Not quite four and one-half years after starting T & T Scientific Corporation and roughly four years after launching their first product, Co-Founders Nima Tamaddoni and Graham Taylor are seeing significant growth.
“Our sales have increased 10X in the last year,” Taylor told us recently. “We have become a pharma manufacturing company and maybe ultimately a drug development company. We did not see that coming.”
We first spotlighted the start-up in this February 2016 article in teknovation.biz soon after the two then doctoral students at the University of Tennessee, Knoxville (UTK) had won the top cash prize in the latest “Boyd Venture Fund Challenge” hosted by the Anderson Center for Entrepreneurship and Innovation. The company was founded with the goal of making lipids, liposomes and lipid nanoparticles research, development, and manufacturing more effective and efficient.
Since its launch, we have followed T & T Scientific’s progress as the company quickly brought to market its revolutionary NanoSizerTM extrusion product, captured the $5,000 grand prize as winner of the “Pitch Competition” during Knoxville’s fourth annual “Startup Day” in September 2016, developed and launched three different automated extrusion devices, and most recently moved into a 15,000 square foot building in North Knox County.
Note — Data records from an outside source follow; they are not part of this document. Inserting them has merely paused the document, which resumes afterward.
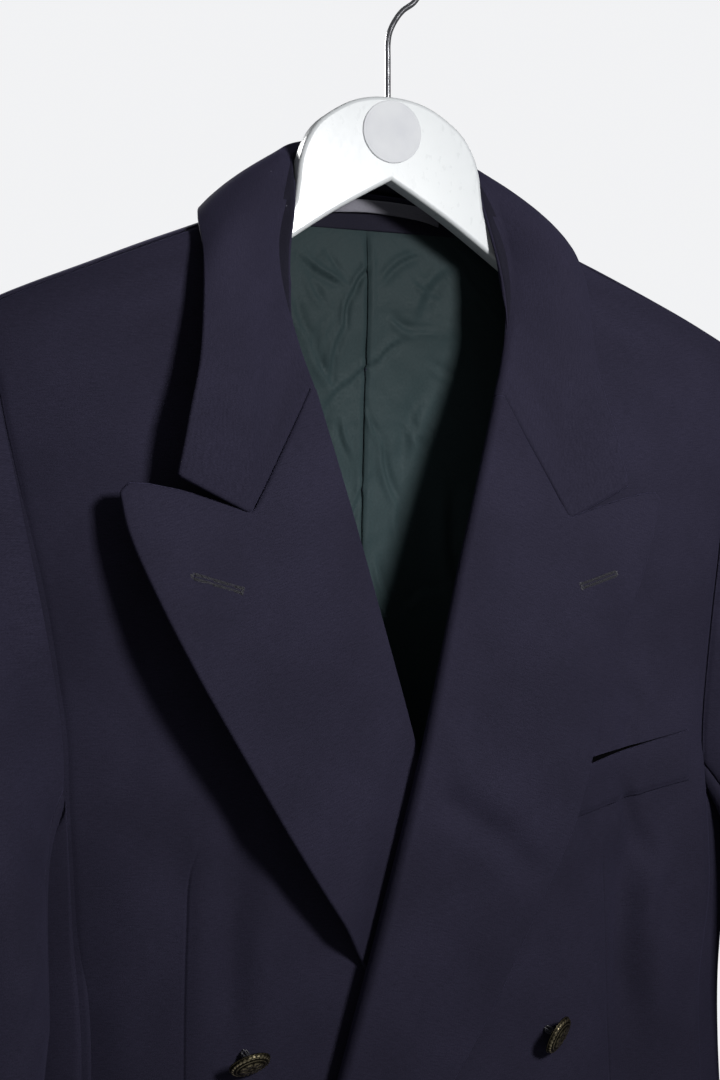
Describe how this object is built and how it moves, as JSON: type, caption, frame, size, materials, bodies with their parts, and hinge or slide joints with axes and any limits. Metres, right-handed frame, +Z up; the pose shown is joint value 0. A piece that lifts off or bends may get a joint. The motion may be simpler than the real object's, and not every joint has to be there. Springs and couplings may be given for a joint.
{
  "type": "double breasted blazer on a hanger",
  "caption": "Navy double breasted blazer with peak lapels, breast welt, flap pockets and brass shank buttons, hung open at the neck on a flat white hanger with a wire hook",
  "frame": {"origin": "the point where the inside of the hanger's hook bears on a rail", "axes": "+Z up, -Y the way the garment's front faces, +X towards the wearer's left"},
  "size_m": [0.6298, 0.1508, 0.9032],
  "materials": {
    "navy_wool": "fine worsted wool, matt, very dark navy",
    "green_lining": "dark green satin lining with a soft sheen",
    "grey_tape": "grey satin tape",
    "aged_brass": "aged brass, domed, with a raised plain pattern",
    "white_lacquer": "smooth white, semi-gloss",
    "chrome_wire": "polished wire",
    "plain_paper": "plain matt disc"
  },
  "bodies": {
    "root": {"left_front": "navy_wool", "right_front": "navy_wool", "left_side_panel": "navy_wool", "right_side_panel": "navy_wool", "left_back": "navy_wool", "right_back": "navy_wool", "left_lapel": "navy_wool", "right_lapel": "navy_wool", "collar": "navy_wool", "collar_stand": "navy_wool", "neck_facing": "navy_wool", "hanging_loop": "grey_tape", "left_back_lining": "green_lining", "right_back_lining": "green_lining", "left_upper_sleeve": "navy_wool", "right_upper_sleeve": "navy_wool", "left_under_sleeve": "navy_wool", "right_under_sleeve": "navy_wool", "breast_welt": "navy_wool", "left_pocket_flap": "navy_wool", "right_pocket_flap": "navy_wool", "left_top_button": "aged_brass", "right_top_button": "aged_brass", "left_closing_button": "aged_brass", "right_closing_button": "aged_brass", "left_cuff_button_1": "aged_brass", "left_cuff_button_2": "aged_brass", "left_cuff_button_3": "aged_brass", "right_cuff_button_1": "aged_brass", "right_cuff_button_2": "aged_brass", "right_cuff_button_3": "aged_brass", "hanger_body": "white_lacquer", "hanger_hook": "chrome_wire", "hanger_disc": "plain_paper"}
  },
  "joints": []
}
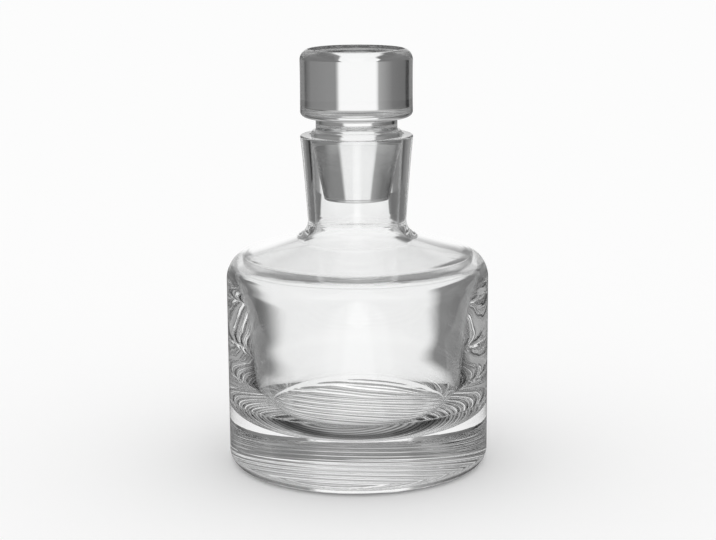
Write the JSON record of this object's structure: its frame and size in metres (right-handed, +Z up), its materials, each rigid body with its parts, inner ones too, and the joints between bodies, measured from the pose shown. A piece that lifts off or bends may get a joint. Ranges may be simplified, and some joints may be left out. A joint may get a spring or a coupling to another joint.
{
  "type": "decanter",
  "caption": "Squat round spirit decanter in heavy clear glass, with a fluted thick base, a short neck and a drum-headed glass stopper that lifts out.",
  "frame": {"origin": "middle of the underside, on the surface that the decanter stands on", "axes": "+Z up along the axis of the vessel, the neck and the stopper; -Y towards the viewer of the picture, +X to the viewer's right"},
  "size_m": [0.1308, 0.1308, 0.2077],
  "materials": {
    "vessel_glass": "clear colourless glass, fire polished outside, with cut flutes under the base",
    "stopper_glass": "clear colourless solid glass, polished all over"
  },
  "bodies": {
    "vessel": {"vessel": "vessel_glass"},
    "stopper": {"stopper": "stopper_glass"}
  },
  "joints": [
    {"name": "stopper_lift", "type": "slide", "parent": "vessel", "child": "stopper", "axis": [0, 0, 1], "range_m": [0, 0.06]}
  ]
}
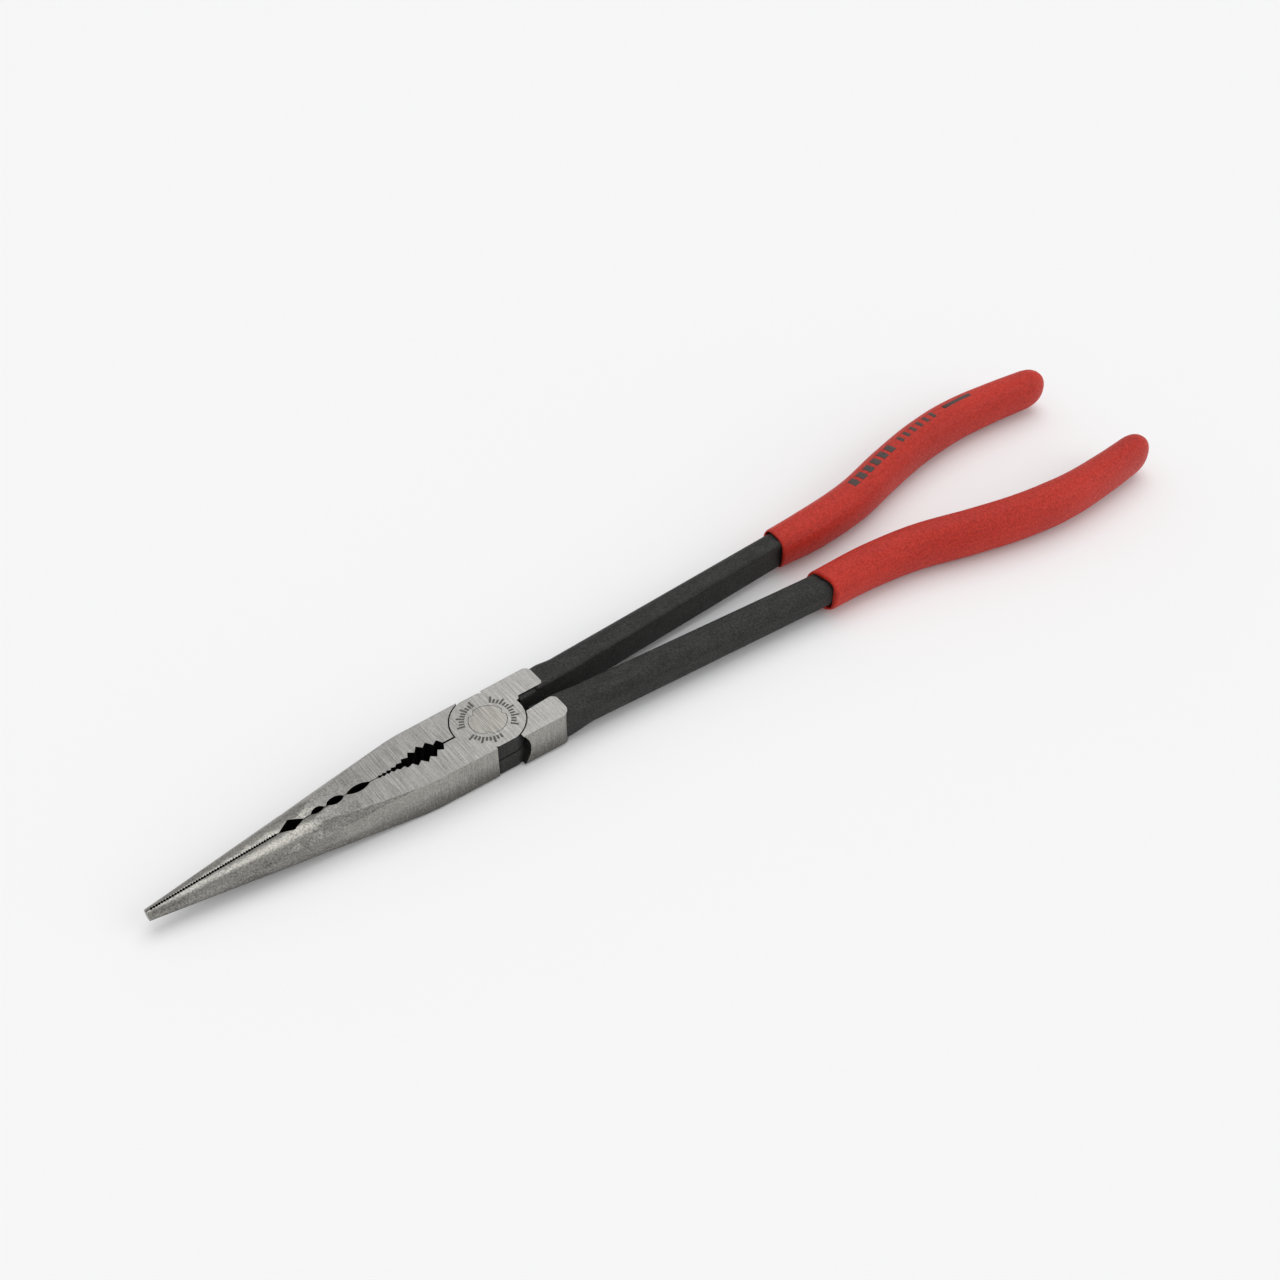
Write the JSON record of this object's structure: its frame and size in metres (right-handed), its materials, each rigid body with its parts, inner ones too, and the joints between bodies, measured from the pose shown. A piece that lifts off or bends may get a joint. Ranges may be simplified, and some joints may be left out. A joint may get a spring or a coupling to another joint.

The new facility, which includes a 1,000 square foot clean room that has ISO ratings of 5, 7 and 8, has brought significant new opportunities to T & T Scientific. It now provides pharmaceutical products and contract services including lipid-based pharmaceutical technologies, design and formulation, research and development, manufacturing, and analytics. T & T Scientific supports these services in both pre-clinical and commercial finished products.
“We have six contracts with pharmaceutical companies for research and other consulting,” Tamaddoni says. “Our first client has achieved GMP, and we have four or five others in the pipeline.” GMP is a system for ensuring that products are consistently produced and controlled according to quality standards. It is designed to minimize the risks involved in any pharmaceutical production that cannot be eliminated through testing the final product.
“We learn a lot from these projects,” Tamaddoni adds.
T & T Scientific now employs six people full-time and another five part-time. The latest additions include a Director of Quality and a Director of Formulation and Manufacturing.
“We are willing to hire more people,” Tamaddoni says.
As far as the rapid growth, Taylor uses an old fishing adage: “We are catching them faster than we can string them.”
The two Co-Founders cite several important factors in their success. One was the money from early pitch events like the 2016 “Startup Day” in Knoxville. Another was the innovative extruder that established a brand image and gave them an early edge. The final critical factor was the interest and mentorship provided by Sonny Harben, a Knoxville businessman who was an early investor in T & T Scientific.
“His money was the least important to us,” Tamaddoni says of the unassuming Harben. “What was most important was his selfless care. Anytime we needed anything, he went relentlessly after it.” added, “Sonny just wants to help.”
What’s next of T & T Scientific? The skies look rosy. The start-up has clients in 50 countries, 12 mostly pending patents, and three trademarks. More important for the region, both Co-Founders are focused on keeping the company in Knoxville even as they continue to grow their company, particularly supporting pharma development coming out of Boston. They have some growth space in their facility that was unveiled just a year ago.
“We’re having fun,” Taylor says. “Our focus is on customer satisfaction, quality and compliance.”